Duffy’s Cut

I don’t usually get emotional about a television program but tonight I saw something that I felt very close to.  PBS broadcast a program about the fate of 57 Irish immigrant railroad workers who died in 1832.  In 1832 a contractor named Philip Duffy hired 57 Irish immigrants to help level a section of road near Malvern, PA for the Philadelphia and Columbia Railroad.  Within 2 months, all 57 workers died, that was unusual because cholera isn’t usually 100% fatal, what was also unusual is that those deaths were kept secret.

The program is about a project started by 2 brothers Frank and William Watson, to get to the truth of the matter.  One of their grandfathers had kept the official records of the incident, records that weren’t all that informative, but they were kept secret for well over 100 years.  In the end it isn’t a story of disease alone, it is a story of murder.  

What had started as a search of a mass grave for cholera victims, became a discovery of individual graves.  Six bodies, 5 men and 1 woman, were found in individual graves in the area.  One body was positively identified and the body repatriated to Ireland. The others were reburied and a marker identifying all who died was erected.  What had been a search for bodies of disease victims became a discovery murder victims.   In the end they think the found the mass grave for most of the cholera victims but Amtrak would not allow further excavations.

When the showed the marker one of the names was McGlone.   Perhaps he is no relation but when I read an old obituary of one of my father’s relatives the name on the obituary was McGlone not MacAlonan as we usually spell it.  

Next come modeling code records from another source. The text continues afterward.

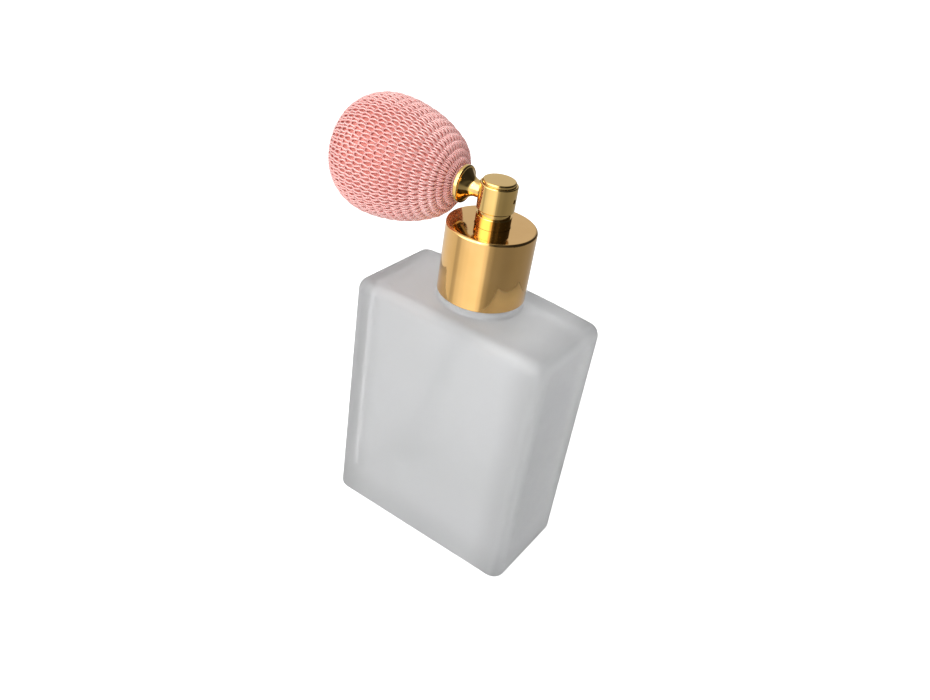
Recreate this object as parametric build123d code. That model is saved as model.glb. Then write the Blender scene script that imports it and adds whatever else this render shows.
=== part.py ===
from build123d import *
import math
import os

# Bulb perfume atomiser: flat oblong glass bottle, metal screw collar, swivelling
# spray head with a side horn, and a squeeze bulb in a knitted net.
# Frame: origin at the centre of the bottle's base, +Z up, +X along the wide face,
# the wide front face looks towards -Y. Millimetres.

# ---------------------------------------------------------------- dimensions
# bottle
BW, BD = 50.0, 26.4                    # width, depth
SH_MID, SH_END = 62.2, 61.0            # the shoulder arches gently along X
R_SIDE, R_FOOT, R_SHOULDER = 3.1, 1.2, 2.9
WALL, FLOOR, CAV_TOP = 2.8, 6.5, 58.2  # wall, thick base, top of the cavity
BOSS_R, BOSS_TOP = 9.5, 63.62          # low round boss under the collar
NECK_R, NECK_BORE, NECK_TOP = 6.6, 4.5, 76.4
# 15 mm screw finish
PITCH, TH_CREST, TH_TURNS, TH_Z0 = 2.117, 7.35, 1.75, 70.6
LIN_R, LIN_BORE, LIN_CREST, LIN_TURNS = 9.33, 7.62, 6.87, 1.6
# collar
COL_R, COL_WALL, COL_Z0, COL_Z1, COL_HOLE = 9.77, 0.40, 63.80, 79.80, 3.92
# post and head
POST_R, POST_Z0, POST_Z1 = 3.84, 79.55, 82.15
HEAD_R, HEAD_WALL, HEAD_Z0, HEAD_Z1 = 4.045, 0.40, 83.22, 89.02
CAP_R, CAP_FLAT_R, CAP_Z0, CAP_TOP = 3.56, 3.20, 88.85, 89.76
AXIS_Z = 86.25                         # height of the horn and bulb axis
SWIVEL = 4.0                           # rest angle of the horn behind -X, degrees
SPINDLE_R, SOCKET_R = 2.40, 2.45
# horn
TUBE_R, RIM_S0, RIM_S1, RIM_R, RIM_WALL = 1.80, 7.46, 8.50, 4.10, 0.46
# bulb: s is the distance from the head axis along the horn
BULB_C, BULB_A1, BULB_A2, BULB_R, BULB_P1, BULB_P2 = 27.6, 21.45, 11.40, 13.36, 1.15, 0.73
NET_T, RUBBER_T, BULB_GAP = 0.50, 1.40, 0.12
VALVE_BALL_R, VALVE_LIFT = 0.70, 0.50

os.makedirs("parts", exist_ok=True)


def save(shape, name):
    solids = shape.solids()
    body = solids[0] if len(solids) == 1 else Compound(children=list(solids))
    export_step(body, f"parts/{name}.step")
    return shape


def tube(r_out, r_in, z0, z1):
    """A round sleeve about Z; r_in 0 makes a rod."""
    out = Pos(0, 0, (z0 + z1) / 2) * Cylinder(r_out, z1 - z0)
    if r_in > 0:
        out -= Pos(0, 0, (z0 + z1) / 2) * Cylinder(r_in, z1 - z0 + 2)
    return out


def turned(points):
    """A solid of revolution about Z from (r, z) corners."""
    pts = [(r, 0, z) for r, z in points]
    return revolve(make_face(Polyline(*pts, close=True)), Axis.Z, 360)


def along(shape):
    """Places a shape built about Z, whose z is the distance from the head axis, on the horn axis."""
    laid = Rot(0, 0, 180 + SWIVEL) * (Rot(0, 90, 0) * shape)
    return Pos(0, 0, AXIS_Z) * laid


def opposite(shape):
    """The same on the spray side, facing away from the horn."""
    laid = Rot(0, 0, SWIVEL) * (Rot(0, 90, 0) * shape)
    return Pos(0, 0, AXIS_Z) * laid


def thread_ridge(root, crest, z0, turns, w_root, w_crest, inward):
    """A right-hand helical ridge of trapezoid section, its root sunk into the wall."""
    sink = 0.15
    r_path = root
    path = Helix(pitch=PITCH, height=PITCH * turns, radius=r_path, center=(0, 0, z0))
    start = path @ 0
    sgn = -1 if inward else 1
    a = root - sgn * sink
    b = crest
    corners = [(a, -w_root / 2), (b, -w_crest / 2), (b, w_crest / 2), (a, w_root / 2)]
    pts = [(r, 0, start.Z + z) for r, z in corners]
    section = make_face(Polyline(*pts, close=True))
    return sweep(section, path=path, is_frenet=True)


# ---------------------------------------------------------------- bottle
side = Wire([Line((-BW / 2, 0, 0), (BW / 2, 0, 0)).edge(), Line((BW / 2, 0, 0), (BW / 2, 0, SH_END)).edge(),
             ThreePointArc((BW / 2, 0, SH_END), (0, 0, SH_MID), (-BW / 2, 0, SH_END)).edge(),
             Line((-BW / 2, 0, SH_END), (-BW / 2, 0, 0)).edge()])
outer = extrude(Face(side), BD / 2, dir=(0, 1, 0), both=True)
outer = fillet(outer.edges().filter_by(Axis.Z), R_SIDE)
outer = fillet([e for e in outer.edges() if e.center().Z > SH_END - 1.0], R_SHOULDER)
outer = fillet(outer.edges().group_by(Axis.Z)[0], R_FOOT)
outer += tube(BOSS_R, 0, 55.0, BOSS_TOP)
outer = fillet([e for e in outer.edges() if e.geom_type != GeomType.LINE and abs(e.length - 2 * math.pi * BOSS_R) < 1.5
                and e.center().Z < BOSS_TOP - 0.5 and e.center().Z > SH_END], 0.6)
outer = fillet([e for e in outer.edges() if e.geom_type == GeomType.CIRCLE and abs(e.center().Z - BOSS_TOP) < 0.01], 0.4)
neck = tube(NECK_R, 0, SH_END - 2.0, NECK_TOP)
neck = fillet(neck.edges().group_by(Axis.Z)[-1], 0.4)
ch = CAV_TOP - FLOOR
cavity = Pos(0, 0, FLOOR + ch / 2) * Box(BW - 2 * WALL, BD - 2 * WALL, ch)
cavity = fillet(cavity.edges().filter_by(Axis.Z), 2.4)
cavity = fillet(cavity.edges().group_by(Axis.Z)[-1], 2.2)
cavity = fillet(cavity.edges().group_by(Axis.Z)[0], 2.2)
bore = tube(NECK_BORE, 0, CAV_TOP - 1.0, NECK_TOP + 1)
ridge_out = thread_ridge(NECK_R, TH_CREST, TH_Z0, TH_TURNS, 1.15, 0.5, False)
bottle = outer + neck + ridge_out - cavity - bore
save(bottle, "bottle")

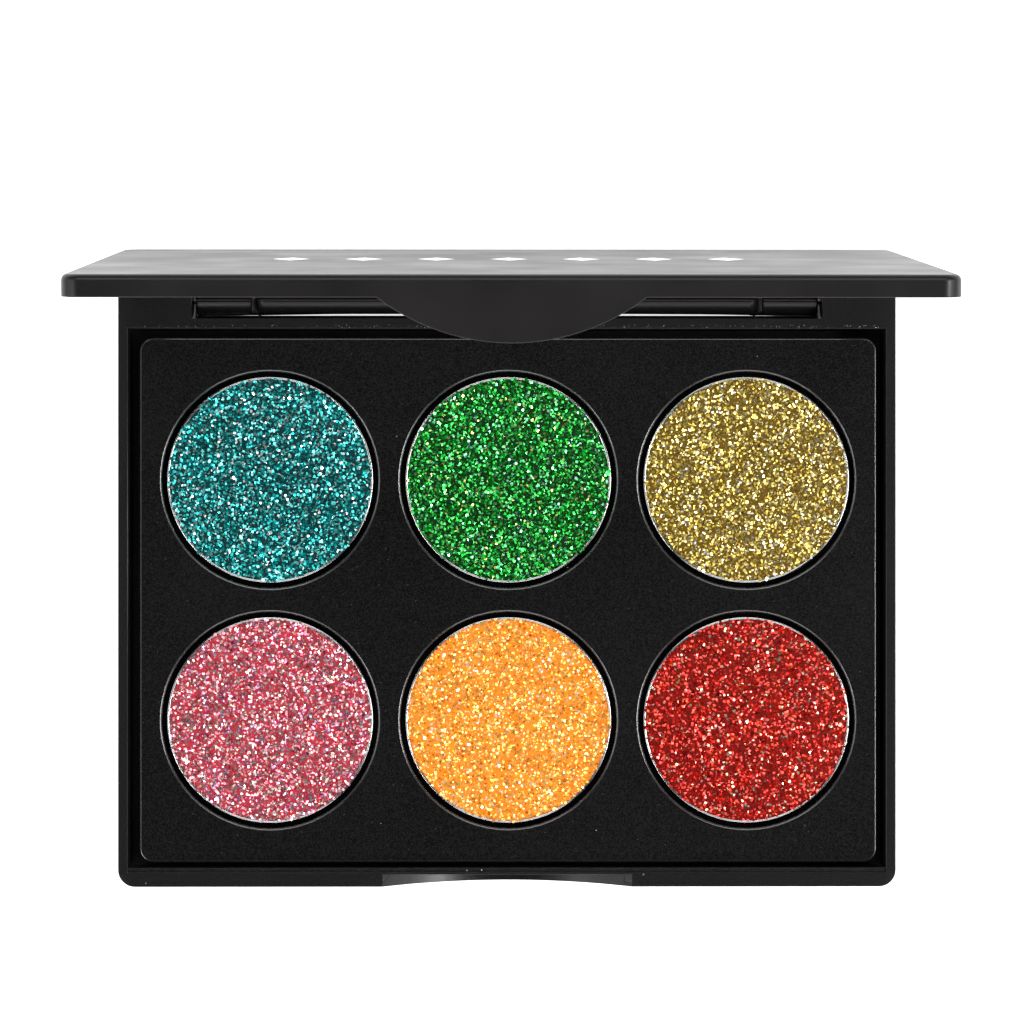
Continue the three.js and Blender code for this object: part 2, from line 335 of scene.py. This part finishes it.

Those were people not too different from my father’s relatives.  Those workers were hated by the local community for being Irish and Catholic.  That is probably why they were killed.   The prejudice against the Irish and against Catholics is not that far in the past (if you want to understand modern day bigotry just look up Paul Blanshard).   Unlike the prejudice during my lifetime, these people didn’t just meet with nasty talk, they met up with rifles and axes.  I weep for their memory today.